I think the first thing to understand is that The Average Precision (AP) score is influenced by both precision and recall. Yep the name is a little misleading.

But what you actually calculating here says it all:

def ap_score(precision, recall):
    return -np.sum(np.diff(recall) * np.array(precision)[:-1])

You are basically calculating the area under the curve of your precision over recall curve, while the diff in recall values only approximates the width (0.1) of the "rectangle" that forms when you multiply your precision value with that width.

However where your intuition is compromised can be seen when you check the number of entries, this is where the magic happens.

As you are averaging by simply summing over the "rectangles" (relying on the width being 0.1 between recall values), every rectangle counts. And as the second object detector configuration has an additional rectangle due to your confidence cut-offs this pays big time.

2. What should be adjusted to make low precision score impact (negatively) the AP score?

The hickups you are observing might as well vanish with more detections.

You are sanity checking this code with very little data. Usually this curve relies on at least hundreds of detections to get a proper idea of the performance of your object detector. Also the issue with having multiple or no entries for specific recall values might resolve themselves.
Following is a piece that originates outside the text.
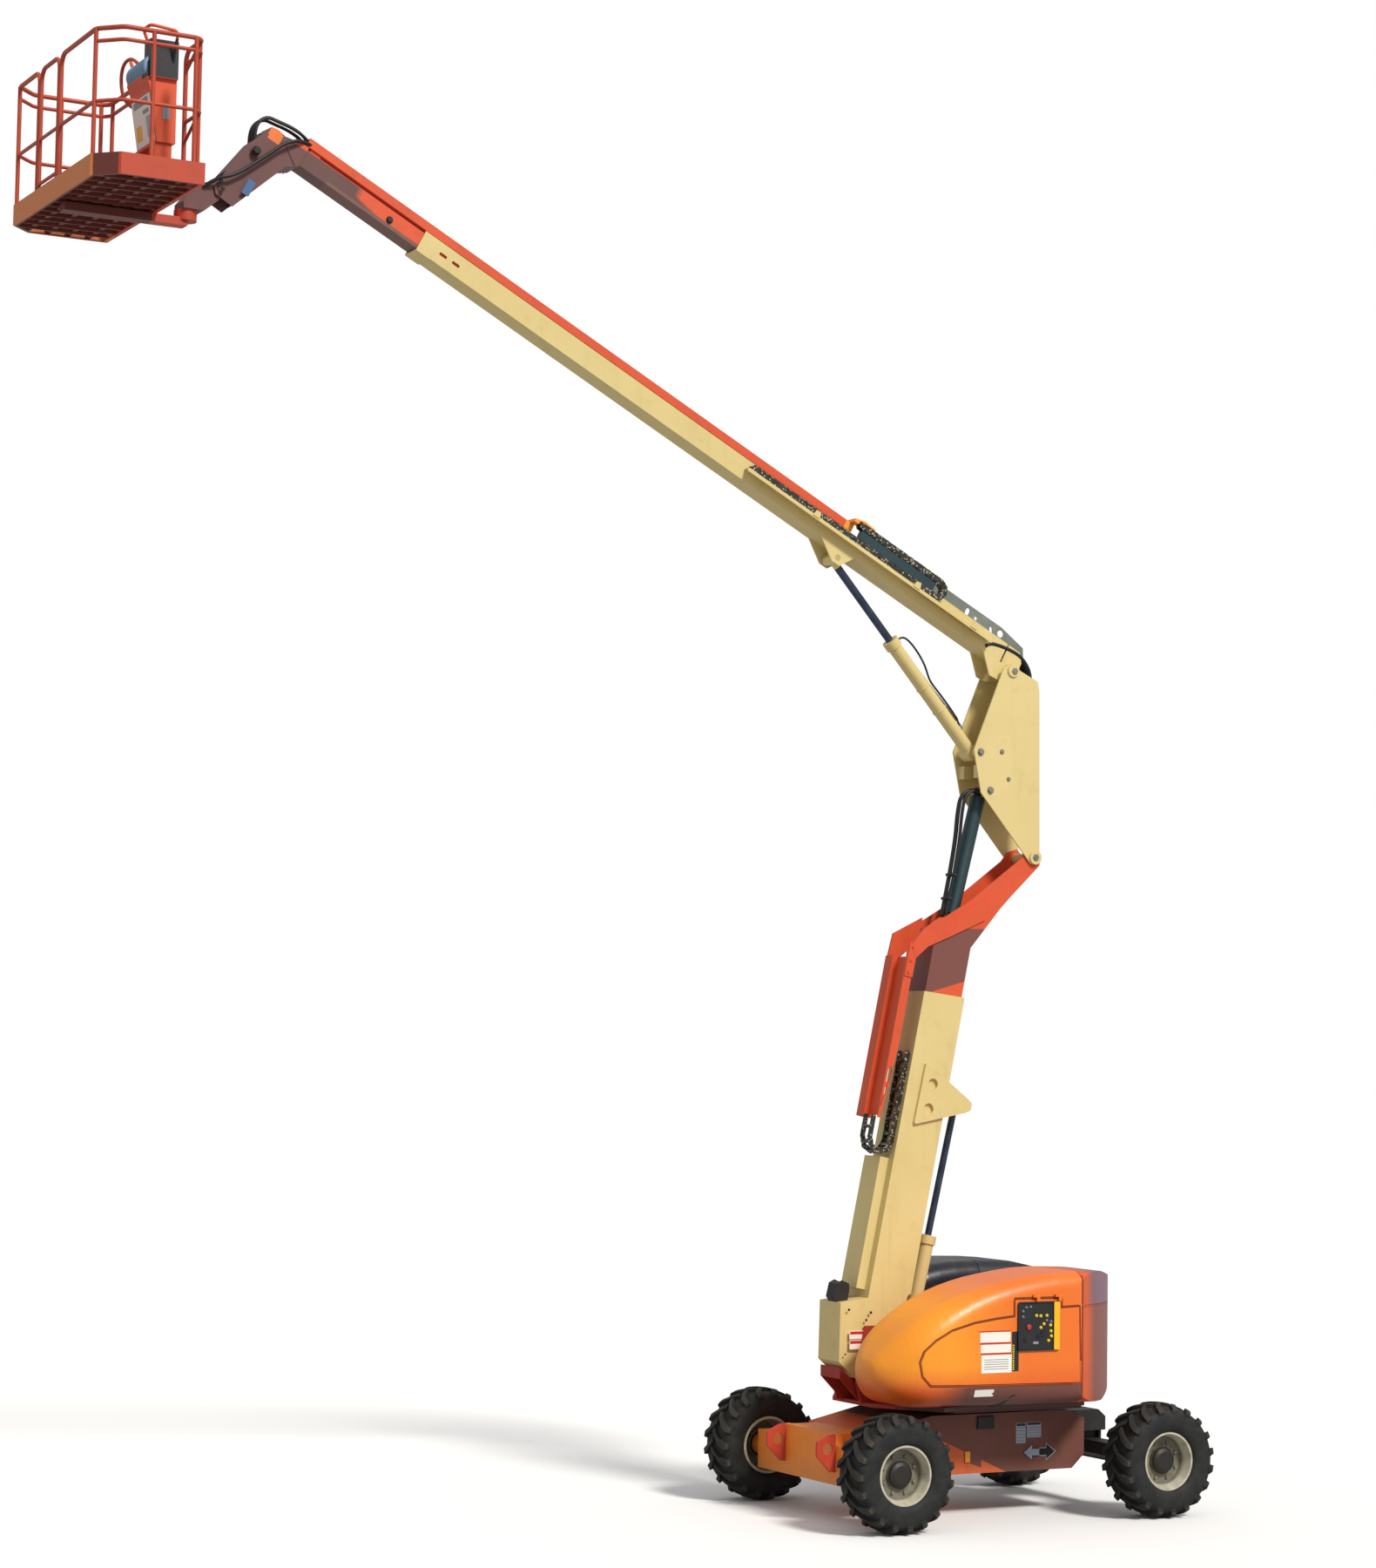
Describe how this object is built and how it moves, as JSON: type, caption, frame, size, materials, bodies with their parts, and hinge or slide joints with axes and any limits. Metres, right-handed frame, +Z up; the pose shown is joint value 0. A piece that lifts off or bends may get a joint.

In case you want to have a metric that penalizes precision more, just write a metric for that. For example you could simply start by looking at the average precision:

 avg_precision = np.mean(precision)
 # First example: 0.97
 # Second example: 0.95

Looks more like what you expected to see I guess. When analyzing and evaluating an object detector (or any system for that matter), there won't be that one metric you can go to, which will inform you about every characteristic of the system.

I hope I ould help. Cheers.

Note: Observe that your code does not deal with duplicate recall values (e.g. 0.6) which are just computed as separate "rectangles". This is done often in these kinds of approximations, how you want to deal with that is up to you to decide. An easy solutions would be to average the precision value for that "rectangle".